Affiche du concert pour l'inauguration et le retour des stations restaurées

Affiche du concert pour l’inauguration et le retour des stations restaurées

Ensuite, est interprété par les douze chanteurs de l’ensemble choral de la paroisse sous la direction de Dong-Jun Kim, avec Jean Galard à l’orgue, le Via Crucis (1879) de Franz Liszt, une œuvre tardive, de la période mystique, du compositeur, marquée par des chromatismes vertigineux mais aussi par une économie de moyens seyant fort bien au Chemin de Croix inauguré. Les quatorze stations sont annoncées, sur un signe de la main d’un des chanteurs, par un paroissien, Jean-Pierre Péry, tandis que les peintures restaurées correspondantes sont successivement projetées sur un grand écran. On ne peut qu’être saisi par la profondeur de l’œuvre. Les interventions du baryton Laurent Beligné dans la deuxième station – Jésus prend la croix sur ses épaules – ou la douzième – Jésus expire sur la croix -, après la brève et terrible onzième consacrée à la mort du Christ, sont particulièrement impressionnantes. L’hommage à Bach transparaît dans le choral de la sixième – Sainte Véronique essuie le visage de Jésus – et le final revient sur le Vexilla Regis de l’introduction pendant qu’est montrée la dernière station représentant la mise au tombeau, sur un fond de roches rapidement brossé, percé d’un trou béant. Avant les applaudissements, c’est un silence fait d’émotion et de respect qui accueille l’interprétation de cette œuvre trop rarement à l’affiche.
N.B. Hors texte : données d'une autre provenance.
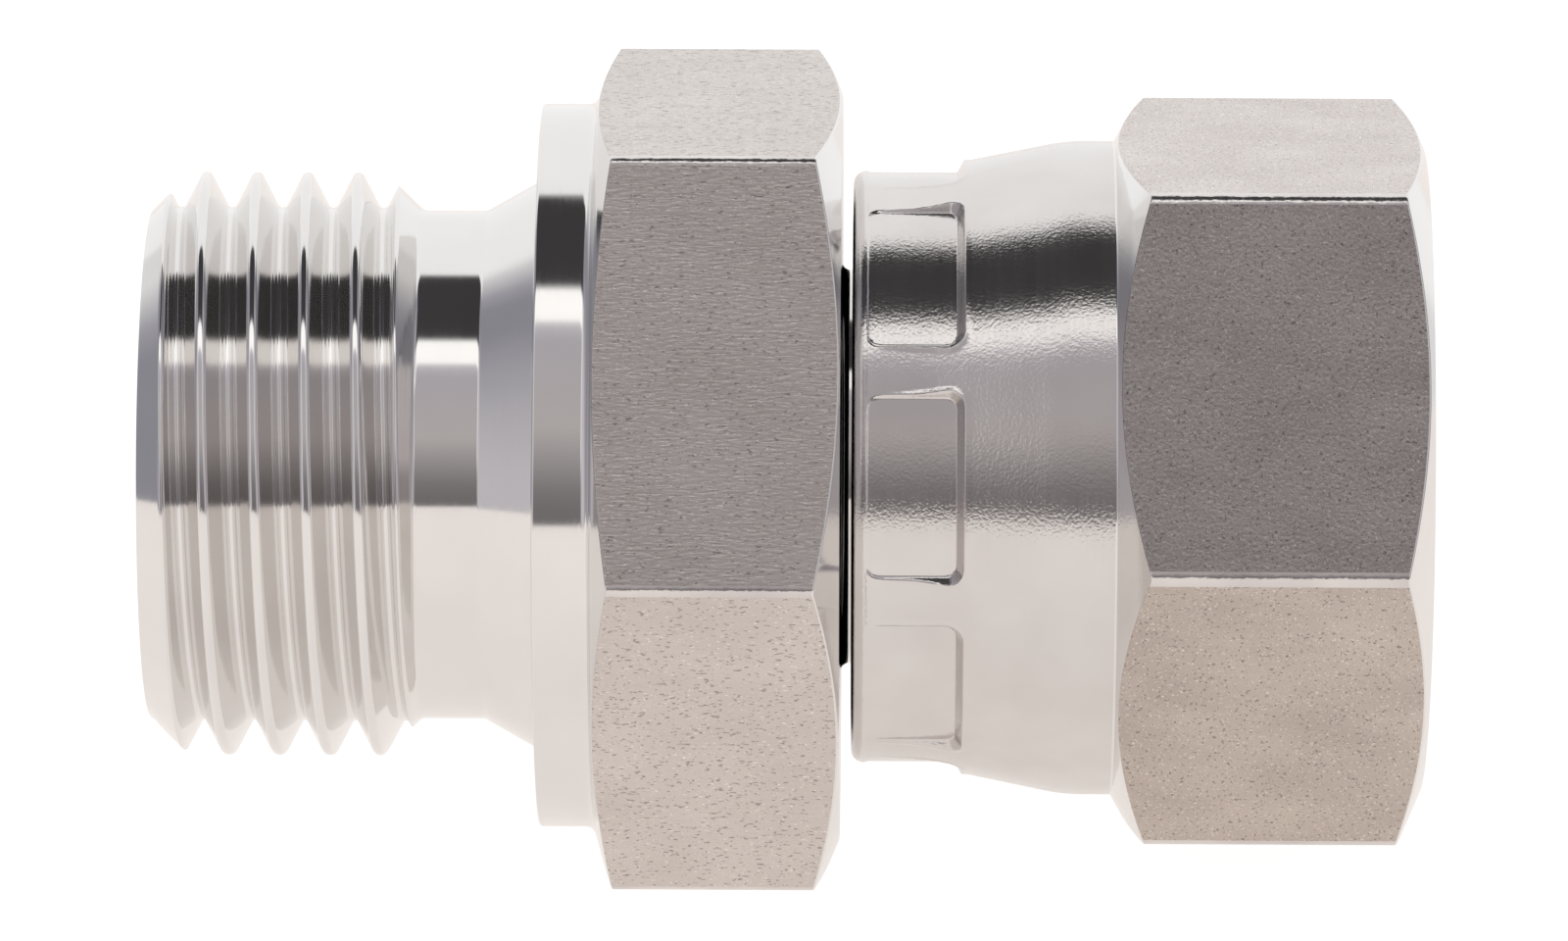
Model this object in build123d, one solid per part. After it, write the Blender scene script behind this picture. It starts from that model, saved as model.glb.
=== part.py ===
"""Hydraulic swivel adapter: a male port stud on one side, a crimped swivel nut on the other.

Lengths are in millimetres. X is the flow axis, from the stud (negative) to the nut
(positive), with x = 0 on the collar's sealing face. One flat of each hexagon faces down.
Both metal pieces are turned from hexagonal bar, so each is a turned form cut by its bar.
"""

import os
from math import cos, radians, sin, tan

from build123d import *

# Port stud, with a parallel pipe thread of size one half
port_thread_d = 20.955
port_thread_pitch = 1.814
port_thread_lead = 2.011
stud_length = 14.0
stud_chamfer = 1.38
relief_depth = 1.3575
relief_length = 2.25
relief_blend = 1.0
runout_length = 1.42
collar_root_rise = 1.13
collar_root_length = 2.0
collar_root_blend = 2.2

# Collar that seals on the port face, and the spanner hexagon behind it
collar_d = 25.95
collar_width = 1.95
collar_edge = 0.12
collar_fillet = 0.40
body_hex_flats = 27.0
body_hex_length = 8.80
body_hex_front_angle = 16.0
body_hex_back_angle = 22.4
body_hex_land = 0.12

# Flow bore through the body
flow_bore_d = 8.0
bore_chamfer = 0.6

# Spigot, shoulder and 24 degree cone that the nut turns on
spigot_d = 14.14
spigot_fillet = 0.30
shoulder_width = 0.90
shoulder_setback = 0.20
shoulder_back_angle = 45.0
shoulder_back_blend = 1.0
shoulder_edge = 0.15
nose_base_d = 14.0
nose_base_fillet = 0.30
nose_length = 5.20
nose_half_angle = 12.0
nose_edge = 0.25

# Sealing ring and its groove in the cone
ring_section_d = 1.50
groove_offset = 1.55
groove_width = 1.90
groove_depth = 1.15

# Swivel nut, with a metric thread of 20 by 1.5, kept as a plain bore
swivel_thread_d = 20.0
swivel_thread_pitch = 1.5
swivel_mouth_rise = 0.10
skirt_wall = 1.575
neck_length = 1.05
neck_fillet = 0.50
crimp_length = 6.50
crimp_depth = 1.055
tail_length = 1.75
tail_edge = 0.45
tail_bore_edge = 0.25
nut_hex_rise = 0.275
nut_hex_length = 11.10
nut_hex_front_angle = 29.5
nut_hex_back_angle = 23.3
nut_hex_land = 0.46

# Jaw marks pressed round the crimped skirt
pad_count = 8
pad_phase = 32.75
pad_arc = 36.0
pad_offset = 0.55
pad_length = 3.62
pad_depth = 0.09
pad_ramp_angle = 35.0
pad_ramp_length = 0.72
pad_ramp_blend = 1.0
pad_corner = 0.60

# Clearances between the pieces, and what a cut reaches past the metal
tail_gap = 0.40
shoulder_clearance = 0.30
thread_relief = 0.15
nose_recess = 0.20
ring_clearance = 0.02
cut_margin = 1.0

# Share of the pitch from a metric thread's major radius to its minor radius
metric_thread_depth = 0.5413

# Form of the pipe thread: lean of its flanks, and the shares of the pitch that stay flat
pipe_thread_lean = 27.5
pipe_thread_crest = 0.166
pipe_thread_root = 0.107

# Stations along the axis that follow from the sizes above
body_hex_start = collar_width
body_hex_end = body_hex_start + body_hex_length
tail_face = body_hex_end + tail_gap
crimp_start = tail_face + tail_length
crimp_end = crimp_start + crimp_length
nut_hex_start = crimp_end + neck_length
nut_end = nut_hex_start + nut_hex_length
shoulder_front = crimp_end - shoulder_setback
shoulder_back = shoulder_front - shoulder_width
nose_tip = shoulder_front + nose_length
thread_start = nose_tip + nose_recess
groove_front = shoulder_front + groove_offset
groove_back = groove_front + groove_width

# Radii that follow from the sizes above; the nut's flats come to 24 for the spanner
crest_r = port_thread_d / 2
relief_r = crest_r - relief_depth
pipe_thread_slope = tan(radians(pipe_thread_lean))
port_thread_depth = port_thread_pitch * (1 - pipe_thread_crest - pipe_thread_root) / 2 / pipe_thread_slope
port_root_r = crest_r - port_thread_depth
thread_relief_r = swivel_thread_d / 2 + thread_relief
swivel_bore_r = swivel_thread_d / 2 - metric_thread_depth * swivel_thread_pitch
mouth_r = swivel_thread_d / 2 + swivel_mouth_rise
shoulder_r = thread_relief_r - shoulder_clearance
neck_r = thread_relief_r + skirt_wall
tail_r = neck_r - crimp_depth
pad_floor_r = tail_r - pad_depth
nut_hex_flats = 2 * (neck_r + nut_hex_rise)


def nose_radius(x):
    """Radius of the sealing cone at station x."""
    return nose_base_d / 2 - (x - shoulder_front) * tan(radians(nose_half_angle))


groove_floor_r = nose_radius((groove_front + groove_back) / 2) - groove_depth


def corner_radius(flats):
    """Radius that clears the corners of a hexagon."""
    return flats / 2 / cos(radians(30)) + cut_margin


def turned(outline, blends):
    """Solid turned about X from a closed outline, with corners (x, r) rounded to a radius."""
    section = Plane.XZ * make_face(outline)
    for x, r, radius in blends:
        corner = section.vertices().sort_by_distance((x, 0, r))[0]
        section = fillet(corner, radius)
    return revolve(section, Axis.X)


def turned_corners(corners):
    """Solid turned about X from corners (x, r, rounding radius), closed along the axis."""
    outline = [(corners[0][0], 0)]
    outline += [(x, r) for x, r, radius in corners]
    outline += [(corners[-1][0], 0)]
    return turned(Polyline(*outline, close=True), [corner for corner in corners if corner[2] > 0])


def bar(flats, start, end):
    """Hexagonal bar along X with one flat down."""
    return extrude(Plane.YZ.offset(start) * RegularPolygon(flats / 2, 6, major_radius=False), end - start)


def stud_corners():
    """Port stud and its relief, from the bore's mouth to the collar's sealing face."""
    relief_end = -collar_root_length
    relief_start = relief_end - relief_length
    return [
        (-stud_length, crest_r - stud_chamfer, 0),
        (-stud_length + stud_chamfer, crest_r, 0),
        (relief_start - runout_length, crest_r, 0),
        (relief_start, relief_r, relief_blend),
        (relief_end, relief_r, collar_root_blend),
        (0, relief_r + collar_root_rise, 0),
    ]


def collar_and_hexagon_corners():
    """Collar and hexagon, with the cones that turn the hexagon's corners back."""
    collar = collar_d / 2
    corner = corner_radius(body_hex_flats)
    back_face = body_hex_flats / 2 - body_hex_land
    front_cone = (corner - collar) * tan(radians(body_hex_front_angle))
    back_cone = (corner - back_face) * tan(radians(body_hex_back_angle))
    return [
        (0, collar, collar_edge),
        (body_hex_start, collar, collar_fillet),
        (body_hex_start + front_cone, corner, 0),
        (body_hex_end - back_cone, corner, 0),
        (body_hex_end, back_face, 0),
    ]


def spigot_and_nose_corners():
    """Spigot, retaining shoulder and grooved sealing cone, from the hexagon to the tip."""
    spigot = spigot_d / 2
    back_cone = (shoulder_r - spigot) / tan(radians(shoulder_back_angle))
    return [
        (body_hex_end, spigot, spigot_fillet),
        (shoulder_back - back_cone, spigot, shoulder_back_blend),
        (shoulder_back, shoulder_r, shoulder_edge),
        (shoulder_front, shoulder_r, shoulder_edge),
        (shoulder_front, nose_base_d / 2, nose_base_fillet),
        (groove_front, nose_radius(groove_front), 0),
        (groove_front, groove_floor_r, 0),
        (groove_back, groove_floor_r, 0),
        (groove_back, nose_radius(groove_back), 0),
        (nose_tip, nose_radius(nose_tip), nose_edge),
    ]


def flow_bore():
    """Bore through the body, with a chamfer at each mouth."""
    bore = flow_bore_d / 2
    mouth = bore + bore_chamfer
    return turned_corners(
        [
            (-stud_length, mouth, 0),
            (-stud_length + bore_chamfer, bore, 0),
            (nose_tip - bore_chamfer, bore, 0),
            (nose_tip, mouth, 0),
        ]
    )


def port_thread_groove():
    """The turns of a right-hand helix of metal that the port thread's groove takes away.

    They start at the top, beyond the stud's end, and end in the relief.
    """
    start = port_thread_lead - stud_length - 1.5 * port_thread_pitch
    relief_middle = -collar_root_length - relief_length / 2
    turns = round((relief_middle - start) / port_thread_pitch)
    root_half = pipe_thread_root * port_thread_pitch / 2
    reach = pipe_thread_crest * port_thread_pitch / 4
    mouth_half = port_thread_pitch / 2 - reach
    mouth_r = crest_r + reach / pipe_thread_slope
    outline = Polyline(
        (port_root_r, -root_half),
        (mouth_r, -mouth_half),
        (mouth_r, mouth_half),
        (port_root_r, root_half),
        close=True,
    )
    path = Helix(port_thread_pitch, port_thread_pitch, port_root_r)
    turn = Rot(X=180) * Rot(Y=90) * sweep(Plane.XZ * make_face(outline), path=path, is_frenet=True)
    return [Pos(start + index * port_thread_pitch, 0, 0) * turn for index in range(turns)]


def adapter_body():
    """The one-piece body: threaded stud, collar, hexagon, spigot, shoulder and bored cone."""
    corners = stud_corners() + collar_and_hexagon_corners() + spigot_and_nose_corners()
    blank = turned_corners(corners) & bar(body_hex_flats, -stud_length, nose_tip)
    return blank - flow_bore() - port_thread_groove()


def crimp_curve(start_r, end_r):
    """Two tangent arcs along which the pressed skirt narrows from the neck to the tail."""
    start = (crimp_start, start_r)
    middle = ((crimp_start + crimp_end) / 2, (start_r + end_r) / 2)
    end = (crimp_end, end_r)
    first = TangentArc(start, middle, tangent=(1, 0))
    second = TangentArc(middle, end, tangent=first % 1)
    return Curve() + [first, second]


def nut_blank():
    """Turned form of the nut before its flats and jaw marks: skirt, neck, hexagon and bore."""
    tail_bore = tail_r - skirt_wall
    corner = corner_radius(nut_hex_flats)
    back_face = nut_hex_flats / 2 - nut_hex_land
    front_cone = (corner - neck_r) * tan(radians(nut_hex_front_angle))
    back_cone = (corner - back_face) * tan(radians(nut_hex_back_angle))
    outside = Polyline(
        (crimp_end, neck_r),
        (nut_hex_start, neck_r),
        (nut_hex_start + front_cone, corner),
        (nut_end - back_cone, corner),
        (nut_end, back_face),
        (nut_end, mouth_r),
        (nut_end - (mouth_r - swivel_bore_r), swivel_bore_r),
        (thread_start, swivel_bore_r),
        (thread_start - (thread_relief_r - swivel_bore_r), thread_relief_r),
        (crimp_end, thread_relief_r),
    )
    tail_end = Polyline(
        (crimp_start, tail_bore),
        (tail_face, tail_bore),
        (tail_face, tail_r),
        (crimp_start, tail_r),
    )
    outer_crimp = crimp_curve(tail_r, neck_r)
    inner_crimp = crimp_curve(tail_bore, thread_relief_r)
    blends = [
        (tail_face, tail_r, tail_edge),
        (tail_face, tail_bore, tail_bore_edge),
        (nut_hex_start, neck_r, neck_fillet),
    ]
    return turned(Curve() + [outside, tail_end, outer_crimp, inner_crimp], blends)


def jaw():
    """The metal that one crimping jaw presses away, at the top of the skirt."""
    start = tail_face + pad_offset
    end = start + pad_length
    ramp = end - pad_ramp_length
    reach = end + cut_margin
    core = turned_corners(
        [
            (start - cut_margin, pad_floor_r, 0),
            (ramp, pad_floor_r, pad_ramp_blend),
            (reach, pad_floor_r + (reach - ramp) * tan(radians(pad_ramp_angle)), 0),
        ]
    )
    half_arc = radians(pad_arc / 2)
    half_width = pad_floor_r * sin(half_arc)
    block_floor = pad_floor_r * cos(half_arc) - cut_margin
    face = Pos((start + end) / 2, 0, 0) * RectangleRounded(pad_length, 2 * half_width, pad_corner)
    block = extrude(Plane.XY.offset(block_floor) * face, neck_r)
    return block - core


def swivel_nut():
    """The one-piece nut: crimped skirt with its jaw marks, neck, hexagon and thread bore."""
    nut = nut_blank() & bar(nut_hex_flats, tail_face, nut_end)
    mark = jaw()
    marks = [Rot(X=pad_phase + index * 360 / pad_count) * mark for index in range(pad_count)]
    return nut - marks


def cone_o_ring():
    """Sealing ring in the cone's groove."""
    ring_r = groove_floor_r + ring_clearance + ring_section_d / 2
    centre = (groove_front + groove_back) / 2
    return Pos(centre, 0, 0) * Rot(Y=90) * Torus(ring_r, ring_section_d / 2)


def main():
    """Write one STEP file for each piece."""
    os.makedirs("parts", exist_ok=True)
    export_step(adapter_body(), "parts/adapter_body.step")
    export_step(swivel_nut(), "parts/swivel_nut.step")
    export_step(cone_o_ring(), "parts/cone_o_ring.step")


main()
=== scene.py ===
"""Looks of the hydraulic swivel adapter: threads, crimp marks, edges and steel finishes.

Shapes are given in millimetres in the row frame and written in metres: X is the flow axis
from the port stud to the nut, Z is up, and x = 0 lies on the collar's sealing face.
Angles run in degrees round the axis, from the top (+Z) towards the camera's side (-Y).
"""

from math import ceil, cos, floor, pi, radians, sin, tan

import bpy
import numpy as np
from mathutils import Matrix, Vector


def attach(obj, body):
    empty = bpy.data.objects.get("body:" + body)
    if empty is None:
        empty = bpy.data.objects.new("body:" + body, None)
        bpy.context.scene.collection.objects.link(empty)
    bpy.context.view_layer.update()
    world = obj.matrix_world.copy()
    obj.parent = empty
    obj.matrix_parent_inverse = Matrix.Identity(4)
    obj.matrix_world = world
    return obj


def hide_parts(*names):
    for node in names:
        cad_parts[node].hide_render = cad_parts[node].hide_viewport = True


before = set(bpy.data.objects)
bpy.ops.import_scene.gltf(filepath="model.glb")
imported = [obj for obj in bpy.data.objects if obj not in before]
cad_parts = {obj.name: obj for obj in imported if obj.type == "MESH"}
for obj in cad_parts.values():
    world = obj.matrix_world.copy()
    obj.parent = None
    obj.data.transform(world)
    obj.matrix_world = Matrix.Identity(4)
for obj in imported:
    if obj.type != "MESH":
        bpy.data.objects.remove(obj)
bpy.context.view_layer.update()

MM = 0.001

# Column sets: every ring has the base columns, and some have more
BASE_STEP = 1.5
HEXAGON_CORNERS = range(30, 390, 60)
CORNER_SHARES = (-1.0, -0.75, -0.5, -0.25, 0.25, 0.5, 0.75, 1.0)

# Two column sets meet in a narrow band of this width
COLUMN_GAP = 0.2

# Roundings of plain edges
EDGE_BREAK = 0.08
FINE_EDGE = 0.05
FACE_EDGE = 0.06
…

L’événement se poursuit par l’annonce par Charles Gazeau, paroissien, des prochaines étapes liées au programme de restauration d’autres œuvres présentes dans l’église, jusqu’aux Journées Européennes du Patrimoine en septembre 2025, et un nouvel appel aux dons puis un pot de l’amitié. Décidément une belle journée pour la paroisse. Grâce aux Chantiers du Cardinal.